Although cDC1 are a scarce immune population in the tumor microenvironment, their abundance positively correlates with patient survival across several cancers and is an indicator of the responsiveness to therapy with immune checkpoint inhibitors [77,78,79,82]. A larger number of cDC1 were detected in sentinel lymph nodes of patients with melanoma that received combined low-dose CpG-B and GM-CSF treatment. In vivo and in vitro studies showed that these DCs were derived from blood CD141⁺ cDC1 precursors that were recruited to the sentinel lymph nodes by type I IFN and afterward maturated under the combined effect of CpG and GM-CSF. The presence of in vivo CpG/GM-CSF-induced CD141⁺DCs in sentinel lymph nodes was correlated with an increased cross-presenting capacity, T cell infiltration and patient survival [83]. Concordantly, it has been shown that regressing human tumors have higher numbers of intratumoral cDC1, which are necessary for efficient CTL-mediated tumor elimination [77].

In addition to the cross-presentation of tumor antigens to naïve CD8⁺ T cells predominantly occurring in tumor-draining lymph nodes, cDC1 also play an important role in orchestrating local anti-tumor immunity [84]. In the tumor microenvironment, cDC1s are the main source of CXCL9 and CXCL10 chemokines, which are chemoattractants for CXCR3⁺ effector cells, such as T cells, NK cells and innate lymphoid cells (ILC1) (Figure 2) [85,86,87]. By locally producing high amounts of IL-12, cDC1 help to sustain CTL cytotoxicity and INF-γ production by NK cells [53,88]. In turn, IFN-γ enhances IL-12 production by cDC1 and potentiates antigen cross-presentation [89,90]. This crosstalk assumes a higher complexity level since NK and CD8⁺ T cells produce several factors that promote the recruitment, retention and local expansion of cDC1. In addition to XCL1, NK cells produce CCL5, with mRNA levels of these two chemokines being closely correlated with gene signatures of both NK cells and cDC1 in human biopsies, and associated with overall patient survival [91,92]. This suggests that both chemokines may play an important role in attracting cDC1 from blood or surrounding tissues into tumors.
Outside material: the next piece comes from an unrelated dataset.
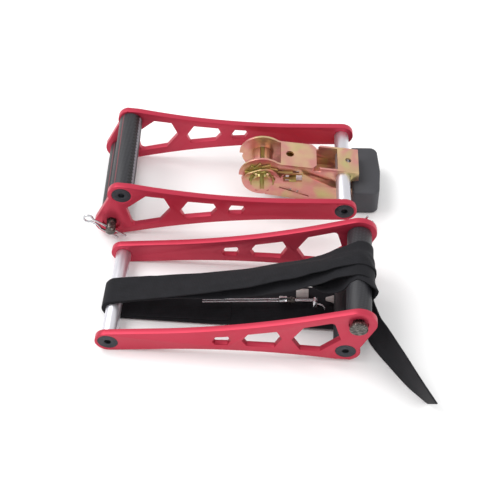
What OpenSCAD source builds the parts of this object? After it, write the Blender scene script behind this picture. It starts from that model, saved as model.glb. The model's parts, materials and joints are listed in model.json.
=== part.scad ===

Finally, NK cells were recently shown to be one of the major sources of intratumoral Flt3L. This growth factor sustains the viability and functional capacities of cDC1 within the tumor microenvironment and promotes their local differentiation from recruited precursors [93]. Although most chemokines secreted by tumor cells are chemoattractants of pro-tumorigenic immune cells, such as macrophages and Tregs, in certain circumstances, the production of CCL3, CCL4 and CCL5 mediates the recruitment of cDC1. In accordance with this, the activation of WNT/β-catenin in melanoma cells was shown to result in the ATF3-dependent repression of CCL4 transcription that in turn was correlated with decreased cDC1 numbers at the tumor site [94].

Given the functional specificities of cDC1, strategies aimed at their mobilization to the tumor microenvironment, as well as their expansion and activation, are viewed as highly promising approaches for boosting anti-tumor immunity and improving the success of cancer immunotherapies (Table 1). However, the fragility and scarcity of CD141⁺XCR1⁺ DCs in peripheral blood has hindered their broader study and clinical exploitation. CD141⁺ DCs represent only ~0.03% of human PBMCs, meaning that their isolation would not result in a sufficient quantity for their use as a therapeutic vaccine [49]. Furthermore, while there are already approved clinical-grade reagents for the isolation of pDCs and cDC2, equivalent reagents are still lacking for the specific extraction of CD141⁺ DC populations. For these reasons, anti-tumor vaccines based on naturally circulating pDCs and cDC2 have already been directly assayed in several clinical trials with encouraging results (NCT01690377, NCT02993315 and NCT02692976), while there has been no registered trial for cDC1 until the present (February 2020) [95,96,97,98,99].